For the interested reader, Ettre wrote about the origins and significance of various peak tailing measurements in LCGC North America in 2003.²

Measuring the Size of Tailing Peaks

A 2004 "GC Connections" instalment³ discussed the basics of peak detection with chromatography data systems. In that article, synthetic generated peak areas were measured as a function of the size of the peaks in relation to their minimum detectable quantities (MDQ) and the noise level for peaks with constant asymmetries of 1.5, which were intended to model an average amount of peak tailing. This month's "GC Connections" extends the measurement of peak areas across a range of peak asymmetries in another paper experiment.

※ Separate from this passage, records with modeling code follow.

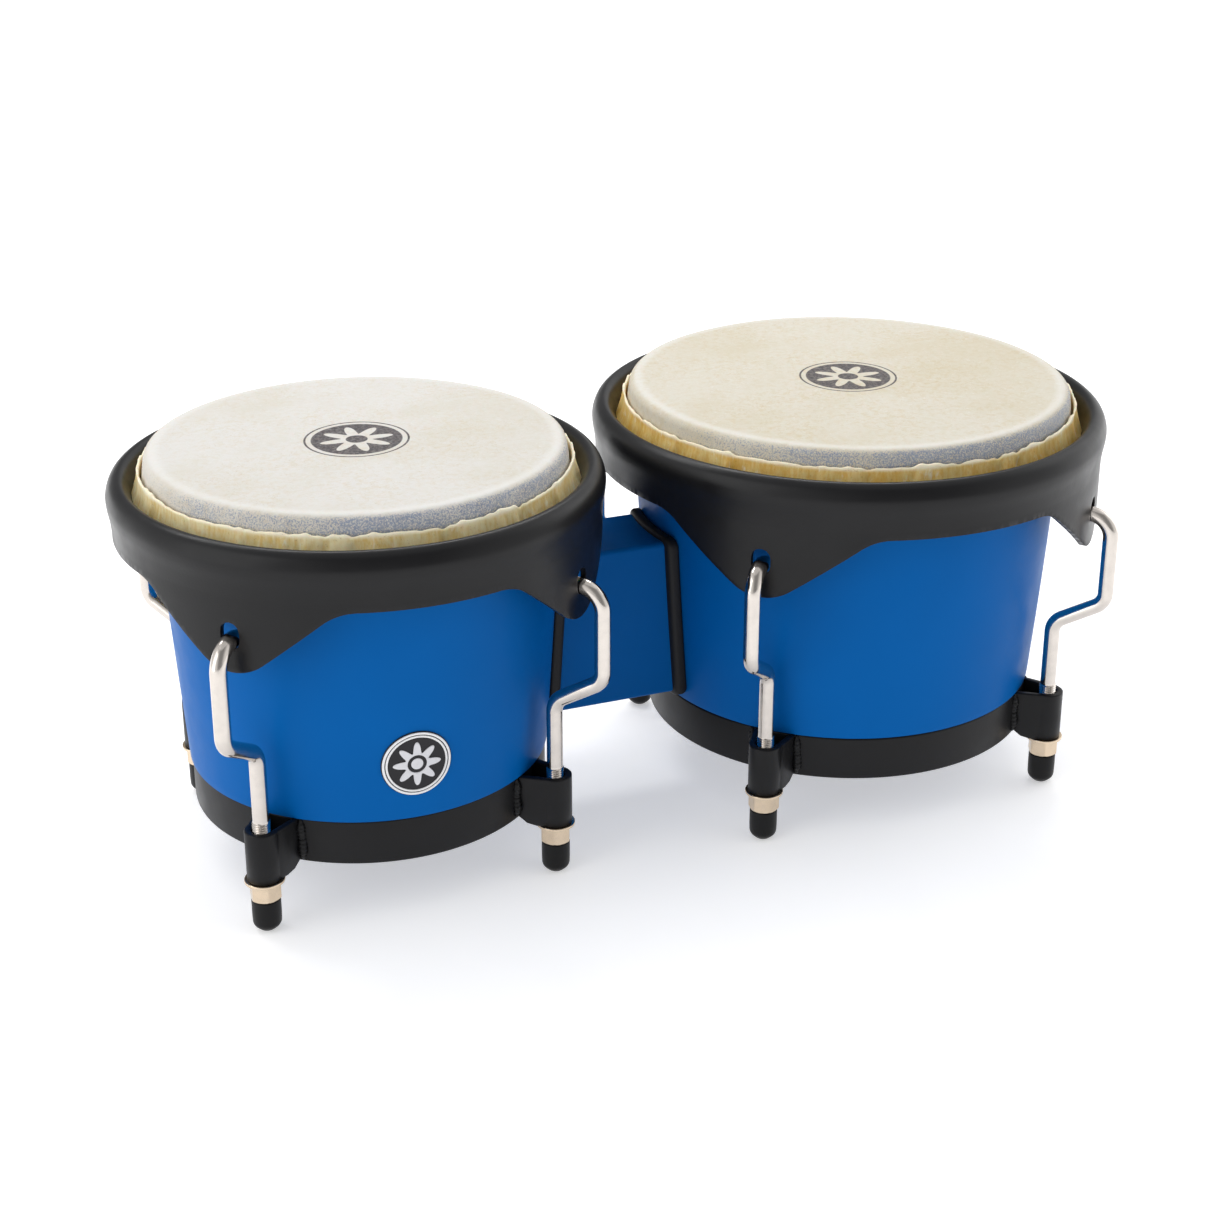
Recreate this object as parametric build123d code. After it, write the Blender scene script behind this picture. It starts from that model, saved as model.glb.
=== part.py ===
from build123d import *
from math import cos, radians, sin
from types import SimpleNamespace
import os

# A pair of bongos, a small drum (macho) and a large drum (hembra), joined by a bridge block.
# Millimetres. Z is up, X runs from the macho to the hembra, the front is at -Y.
# The origin is on the floor, below the middle of the pair.

# ---- driving dimensions -------------------------------------------------------------------
HEAD_TOP = 169.6            # playing surface above the floor
SKIN = 1.0                  # rawhide thickness
SHELL_WALL = 8.0
SHELL_BOTTOM = 26.0
SHELL_TOP = HEAD_TOP - SKIN
SKIN_FOLD = 3.5             # radius of the skin over the bearing edge

MACHO = SimpleNamespace(
    name="macho", x=-111.2, head_r=79.4, shell_low_r=70.4, shell_bulge=0.2,
    ring_r=70.6, rim_r=95.6, lug_r=82.3, ear_half_width=39.6)
HEMBRA = SimpleNamespace(
    name="hembra", x=100.0, head_r=89.8, shell_low_r=80.8, shell_bulge=0.8,
    ring_r=81.9, rim_r=106.8, lug_r=93.1, ear_half_width=42.8)
DRUMS = (MACHO, HEMBRA)
LUG_ANGLES = (-135, -45, 45, 135)

# bottom ring and its lug brackets
RING_BOTTOM = 24.4
RING_TOP = 42.7
RING_WALL = 2.4
BRACKET_BOTTOM = 21.9
BRACKET_TOP = 42.7
BRACKET_R = 6.6             # outside of the loop around the tuning lug
BRACKET_BORE_R = 3.9
BRACKET_FOOT = 8.8          # half width where the strap meets the ring
BRACKET_CHAMFER = 4.8       # side of the corner taken off below each arm, next to the ring

# tuning lug: a round rod, threaded below, with a jog and a hook
ROD_R = 3.15
THREAD_R = 3.5
THREAD_TOP = 46.0
LUG_BOTTOM = 3.0
JOG = 20.4                  # the upper shaft stands this much further out
JOG_LOW = 74.3
JOG_HIGH = 86.3
JOG_BEND_R = 7.5
HOOK_START = 115.0
HOOK_R = 9.5
HOOK_ANGLE = 120
HOOK_END = 6.5

# nut, washer and rubber foot cap, stacked below each bracket
WASHER_R = 7.7
WASHER_BORE_R = 3.8
WASHER_H = 1.2
NUT_FLATS = 11.0
NUT_TOP = BRACKET_BOTTOM - WASHER_H
NUT_BOTTOM = 13.6
NUT_BORE_R = THREAD_R + 0.06
NUT_CHAMFER = 0.7
CAP_R = 5.6
CAP_TOP = 13.4
CAP_FLAT_R = 2.4
CAP_DOME_MIDDLE = (4.715, 1.68)   # radius and height of a point half way round the dome
CAP_DOME_TOP = 4.4

# rim: a pressed sheet with a rolled crest, a skirt and four ears
SHEET = 2.2
SKIRT_IN = 1.4              # the skirt lies this much inside the widest part of the bead
SKIRT_TOP = 141.0
SKIRT_EDGE = 138.4
SKIRT_LOWEST = 105.0
EAR_APEX = 106.9
EAR_TIP_R = 20.0
EAR_ROOT_R = 20.0
SLOT_WIDTH = 7.8
SLOT_BOTTOM = 121.15
SLOT_TOP = 131.7
BEAD = (                    # the sheet above the skirt: distance inside the rim's radius, height,
    (0.9, 146.5, 1.0, 0.0),     # and how far the inner face lies inwards and down, in sheet thicknesses
    (0.1, 151.5, 1.0, 0.0),
    (0.2, 155.0, 0.97, 0.1),
    (1.9, 158.8, 0.75, 0.65),
    (5.0, 160.6, 0.0, 1.0),
    (7.9, 158.4, -0.75, 0.6),
    (10.4, 151.6, -0.95, 0.3))

# folded skin and the steel flesh hoop inside it
COLLAR_GAP = 0.3
COLLAR_TOP = 163.0
COLLAR_THICK = 1.5
COLLAR_BOTTOM = 143.4
HOOP_OUT = 3.6              # hoop centre outside the head wall
HOOP_Z = 147.0
HOOP_R = 2.3
HOOP_WRAP = 1.0
HEAD_FLAT_OUT = 0.9         # the skin's top corner lies this much beyond the bearing edge
HEAD_WALL_OUT = 2.6         # and its wall this much
HEAD_WALL_BEND_R = 8.0
HEAD_WALL_STEEP = 158.0
HEAD_WALL_BOTTOM = 152.0

# bridge between the drums
BLOCK_HALF_WIDTH = 18.0
BLOCK_BOTTOM = 47.0
BLOCK_TOP = 115.0
BLOCK_FILLET = 2.0
GASKET_THICK = 5.0
GASKET_HALF_WIDTH = 21.0
GASKET_BOTTOM = 45.3
GASKET_TOP = 117.0
GASKET_FILLET = 4.5
BRIDGE_ROD_R = 3.0
BRIDGE_HOLE_R = 3.3
BRIDGE_ROD_HEIGHTS = (64.0, 98.0)
PLATE_THICK = 2.5
PLATE_HALF_WIDTH = 14.0
PLATE_MARGIN = 6.0
BRIDGE_NUT_FLATS = 10.0
BRIDGE_NUT_H = 5.0
BRIDGE_ROD_END = 2.5
BRIDGE_NUT_BORE_R = BRIDGE_ROD_R + 0.05

# round badge on the front of the macho
BADGE_R = 13.5
BADGE_THICK = 1.0
BADGE_ANGLE = -91.4
BADGE_Z = 66.5

REACH = 400.0               # longer than anything that it cuts


# ---- helpers ------------------------------------------------------------------------------
def point(r, z):
    """A point of a turned section: radius r and height z."""
    return (r, 0, z)


def turned(*edges):
    """Full turn about Z of the closed outline that the edges make."""
    return revolve(make_face(Curve() + [*edges]), Axis.Z)


def polygon_turned(*corners):
    return turned(Polyline(*[point(r, z) for r, z in corners], close=True))


def tube(r_out, r_in, bottom, top):
    return polygon_turned((r_in, bottom), (r_out, bottom), (r_out, top), (r_in, top))


def rod(radius, bottom, top):
    return polygon_turned((0, bottom), (radius, bottom), (radius, top), (0, top))


def at_lug(solid, drum, angle, radius=0.0):
    """Place a solid made about the Z axis at a lug of a drum, X pointing away from the drum."""
    return Pos(drum.x, 0, 0) * Rot(0, 0, angle) * Pos(radius, 0, 0) * solid


def hexagon_prism(flats, height):
    return extrude(RegularPolygon(flats / 2, 6, major_radius=False), height)


def save(node, solid):
    export_step(solid, f"parts/{node}.step")


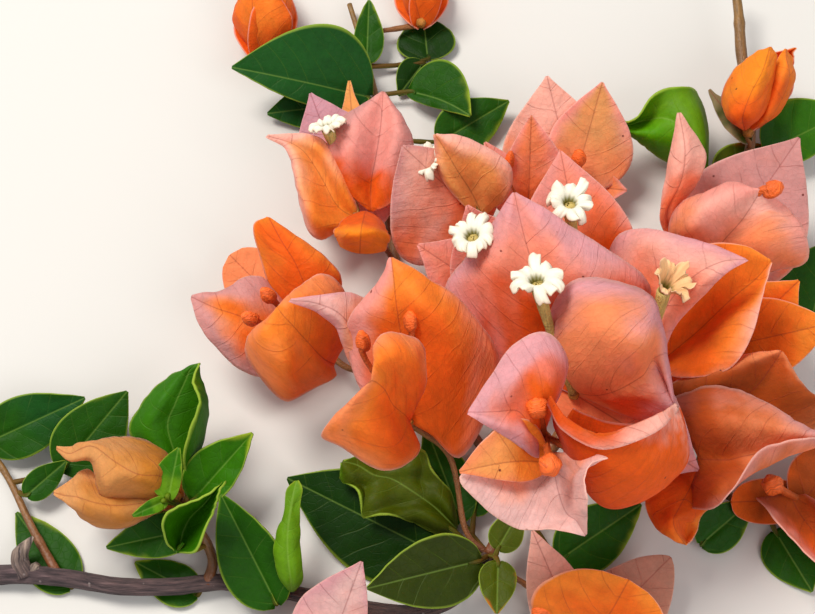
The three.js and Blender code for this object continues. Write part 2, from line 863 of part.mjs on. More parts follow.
// One flower on its tube, open where it has a face and a ribbed bud where it has none.
function flowerSolids(heart, flower, grow) {
  const from = vector(heart);
  const to = vector(flower.at);
  if (flower.face) {
    const axis = facing(flower.face);
    const below = to.clone().addScaledVector(axis, -1.2);
    const bend = from.clone().add(to.clone().addScaledVector(axis, -6)).multiplyScalar(0.5);
    const path = [from, bend, below].map((point) => point.toArray());
    const radii = [0.9, 1, 1.2].map((radius) => radius * FLOWER_TUBE_RADIUS);
    return [tube(path, radii, { grow }), limb(flower.at, flower.face, grow)];
  }
  const axis = to.clone().sub(from).normalize();
  const neck = to.clone().addScaledVector(axis, -4).toArray();
  const head = to.clone().addScaledVector(axis, -2).toArray();
  const radii = [0.8, 0.9, BUD_RADIUS, 0.9];
  return [tube([heart, neck, head, flower.at], radii, { grow })];
}

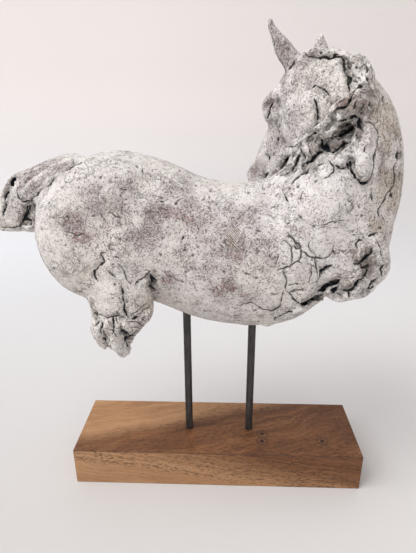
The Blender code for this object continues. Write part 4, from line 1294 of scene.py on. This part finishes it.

# Patches of colour: (pixel, radius across and down, strength). The slip is rubbed clean in places
# and shows the mauve body in others, and iron bleeds brick red out of the grog. Some pale patches
# are painted light on the shaded underside, and some mauve ones are painted shade. The dark grey
# patches are painted shade in hollows and creases, and the tan patches are dust and painted shade
# where the surface turns from the light.
PATCHES = {
    # Pale slip, rubbed clean, and painted light on the underside and the thigh where shade falls.
    "clean_and_lit": (
        ((112, 166), (44, 12), 1.0),
        ((150, 182), (22, 10), 0.7),
        ((170, 176), (20, 10), 0.8),
        ((215, 190), (44, 10), 0.9),
        ((262, 200), (20, 14), 0.6),
        ((300, 192), (24, 10), 0.7),
        ((330, 200), (26, 16), 0.6),
        ((325, 245), (18, 10), 0.6),
        ((180, 232), (12, 12), 0.5),
        ((55, 200), (10, 22), 0.6),
        ((60, 262), (12, 26), 0.8),
        ((104, 298), (12, 12), 0.8),
        ((120, 345), (9, 8), 0.8),
        ((320, 72), (14, 10), 0.5),
        ((363, 172), (8, 10), 0.6),
        ((320, 128), (5, 4), 1.0),
        ((330, 54), (16, 3), 0.8),
        ((180, 302), (30, 7), 1.5),
        ((76, 272), (14, 20), 1.0),
        ((328, 106), (5, 13), 1.1),
        ((360, 176), (7, 8), 1.1),
        ((386, 182), (5, 10), 1.0),
        ((347, 203), (9, 9), 0.7),
    ),
    # Mauve body showing through the slip; some patches, in the mane and round the near ear, are painted
    # shade.
    "stain_and_shade": (
        ((74, 222), (20, 13), 0.75),
        ((82, 236), (16, 8), 0.65),
        ((98, 188), (14, 10), 0.55),
        ((108, 212), (26, 17), 0.7),
        ((156, 222), (13, 22), 1.15),
        ((138, 238), (15, 10), 0.8),
        ((178, 207), (22, 13), 0.85),
        ((198, 224), (18, 14), 0.75),
        ((235, 232), (28, 18), 0.8),
        ((228, 252), (17, 12), 0.85),
        ((252, 218), (12, 9), 0.6),
        ((222, 288), (22, 15), 0.6),
        ((246, 292), (12, 10), 0.7),
        ((262, 240), (14, 12), 0.5),
        ((168, 279), (9, 7), 0.8),
        ((190, 265), (14, 8), 0.45),
        ((303, 232), (11, 9), 0.6),
        ((350, 250), (14, 12), 0.35),
        ((30, 184), (20, 13), 0.4),
        ((12, 215), (12, 10), 0.25),
        ((282, 52), (13, 20), 1.0),
        ((300, 64), (10, 8), 0.7),
        ((321, 40), (8, 6), 0.9),
        ((268, 100), (9, 10), 0.7),
        ((296, 112), (16, 20), 0.35),
        ((256, 168), (8, 8), 0.8),
        ((366, 140), (8, 13), 0.8),
        ((380, 160), (4, 20), 0.9),
        ((276, 143), (14, 20), 0.25),
        ((135, 300), (10, 12), 0.2),
        ((48, 166), (28, 8), 0.8),
        ((300, 76), (22, 14), 0.6),
        ((290, 92), (16, 10), 0.4),
        ((270, 26), (5, 10), 1.0),
        ((240, 212), (34, 14), 0.5),
        ((200, 245), (26, 16), 0.6),
        ((225, 272), (30, 14), 0.6),
        ((262, 262), (18, 20), 0.45),
        ((168, 200), (10, 8), 0.7),
        ((140, 247), (8, 8), 0.8),
        ((180, 190), (24, 12), 0.5),
        ((118, 196), (26, 16), 0.5),
        ((330, 82), (14, 10), 0.3),
        ((358, 104), (10, 8), 0.9),
        ((343, 104), (8, 5), 0.9),
        ((333, 143), (12, 5), 1.0),
        ((312, 146), (6, 6), 0.6),
        ((143, 312), (10, 10), 0.35),
        ((140, 322), (10, 8), 0.7),
    ),
    "brick": (
        ((167, 281), (6, 4), 1.0),
        ((186, 265), (9, 5), 0.5),
        ((230, 252), (12, 8), 0.7),
        ((222, 288), (16, 9), 0.8),
        ((245, 292), (9, 6), 0.7),
        ((252, 222), (14, 9), 0.6),
        ((70, 218), (10, 8), 0.6),
        ((82, 236), (14, 6), 0.8),
        ((183, 212), (16, 10), 0.7),
        ((113, 285), (5, 3), 0.7),
        ((88, 268), (6, 4), 0.5),
        ((299, 232), (9, 8), 0.5),
        ((30, 182), (12, 10), 0.4),
        ((345, 103), (7, 4), 0.8),
        ((366, 102), (5, 8), 0.6),
        ((132, 327), (8, 6), 0.6),
        ((300, 122), (10, 10), 0.3),
    ),
    # Painted shade: dark grey in the mane's hollows, under the breast, at the stump and down the neck's
    # shaded edge.
    "painted_shade": (
        ((356, 106), (13, 13), 0.75),
        ((322, 138), (12, 12), 0.9),
        ((313, 137), (5, 5), 1.1),
        ((345, 122), (16, 12), 1.0),
        ((333, 143), (14, 6), 0.9),
        ((288, 170), (12, 8), 0.9),
        ((300, 158), (16, 12), 0.5),
        ((350, 148), (10, 8), 0.6),
        ((345, 166), (8, 5), 0.6),
        ((348, 74), (4.5, 18), 0.7),
        ((283, 60), (12, 16), 0.4),
        ((275, 38), (8, 20), 0.35),
        ((270, 100), (9, 10), 0.4),
        ((370, 266), (16, 18), 0.85),
        ((340, 290), (18, 8), 0.85),
        ((362, 292), (16, 7), 0.6),
        ((126, 334), (6, 8), 0.6),
        ((104, 336), (6, 8), 0.4),
        ((50, 166), (26, 6), 0.3),
        ((28, 211), (3, 10), 0.5),
        ((150, 283), (5, 10), 0.9),
        ((325, 146), (7, 7), 2.0),
        ((358, 126), (6, 12), 1.8),
        ((372, 96), (6, 9), 0.8),
        ((313, 139), (5, 6), 1.8),
        ((352, 146), (6, 8), 0.8),
        ((359, 112), (8, 7), 1.4),
        ((361, 98), (9, 9), 0.6),
        ((371, 106), (5, 14), 0.7),
        ((311, 167), (8, 6), 0.9),
        ((361, 72), (9, 12), 0.4),
        ((50, 177), (8, 7), 0.8),
        ((5, 190), (6, 14), 0.7),
        ((345, 113), (9, 6), 1.0),
        ((92, 304), (4, 10), 0.8),
        ((137, 320), (8, 7), 0.6),
        ((286, 55), (6, 8), 0.5),
        ((362, 78), (6, 6), 0.5),
        ((338, 143), (13, 6), 1.1),
        ((305, 171), (7, 5), 1.0),
        ((366, 92), (6, 14), 0.8),
        ((358, 122), (7, 9), 0.9),
        ((399, 170), (5, 55), 0.45),
    ),
    # Tan dust, and painted shade on the side of the neck and the breast that turns from the light.
    "dust_and_shade": (
        ((388, 130), (14, 34), 0.9),
        ((392, 185), (14, 34), 0.9),
        ((380, 225), (12, 18), 0.7),
        ((366, 262), (18, 18), 0.8),
        ((350, 282), (18, 12), 0.6),
        ((375, 90), (10, 12), 0.7),
        ((358, 104), (14, 14), 1.0),
        ((374, 112), (8, 20), 0.9),
        ((352, 128), (12, 10), 0.7),
        ((148, 305), (8, 14), 0.5),
        ((128, 332), (8, 10), 0.5),
        ((14, 224), (14, 6), 0.4),
        ((315, 148), (9, 8), 0.5),
    ),
}
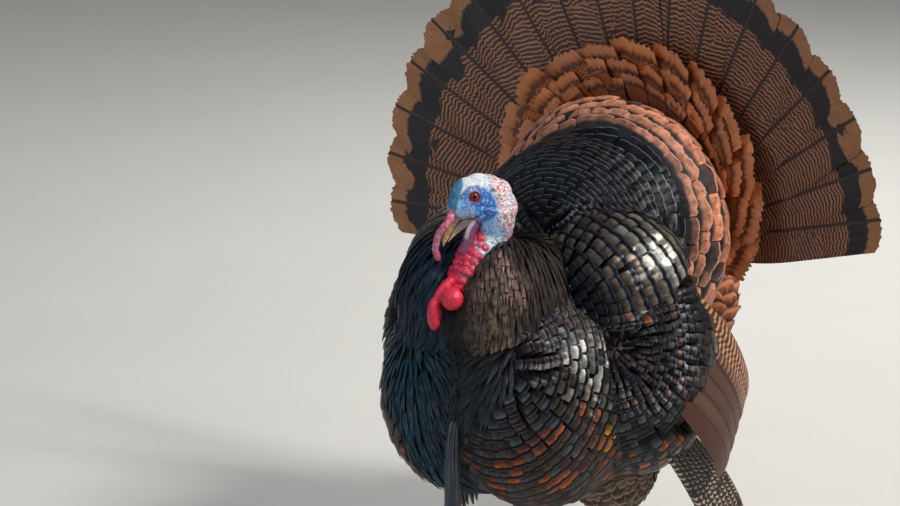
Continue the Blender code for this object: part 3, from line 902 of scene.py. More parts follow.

The determination of peak starting and ending baseline points for integration and height measurements is affected by peak tailing. Figure 1 illustrates what happens when peak tailing increases with a constant baseline — no noise, no drift. In Figure 1(e), an inset shows the peak magnified by 20 times in the y-direction. Peak detection found the end of the peak while a significant portion had yet to be eluted, so that a small area, filled in gray, is missing from the peak area measurement that spans the base points. Figure 2 is a graph of the measured peak area as a function of the peak asymmetry: at an asymmetry of 3.0 the measured peak area has decreased by 800 μV-s, or a little more than 5%, compared with a symmetrical peak.

Figure 1

The slight upward slope in the baseline is a minor effect compared with the loss of overall peak height as the asymmetry increases. The height of the strongly tailing peak in Figure 1(e) is slightly less than 50% of the height of the nontailing peak in Figure 1(a). The decrease in peak height affects quantitative measurements based upon peak height, but more importantly, it reduces the ratio of the peak height to the baseline noise — a measurement related to the signal-to-noise (S/N) ratio. The loss of peak height as asymmetry increases degrades the MDQ for a peak compared to the same substance if its peak shape were more symmetrical. A 50% loss in peak height translates to a 50% increase in the MDQ; this is a good reason to keep peak tailing under control.

Figure 2

In the case of a standalone peak on an otherwise flat baseline, the return of the second derivative to within a set threshold level is an indicator of baseline end, as shown in Figure 3. In this example, the threshold is set larger than optimum to accentuate its effect. The approach of peak derivatives toward their threshold levels on the back side of the peak is slower for all derivatives, including the first derivative (not shown), than is the initiation at the start of the peak.

Figure 3

The end of the baseline is found before the peak has been completely eluted, relative to how it is found at the start of the peak, because of the peak tail. This asymmetry in the derivative values, which reflects the asymmetry of the peak itself, causes its area to be underestimated unless further processing can be performed to revise the baseline endpoint. It would seem logical to select a much lower threshold setting to move the baseline end to a later time and reduce the area measurement shortage for the peak in Figure 1(e) compared with the peak in Figure 1(a). In fact, setting the threshold level 40 times smaller for the peak in Figure 1(e) does increase the measured area to 14934 μV-s, or within 0.5% of the area of the peak in Figure 1(a). The threshold choice has a strong influence when noise is present, as discussed later in this article.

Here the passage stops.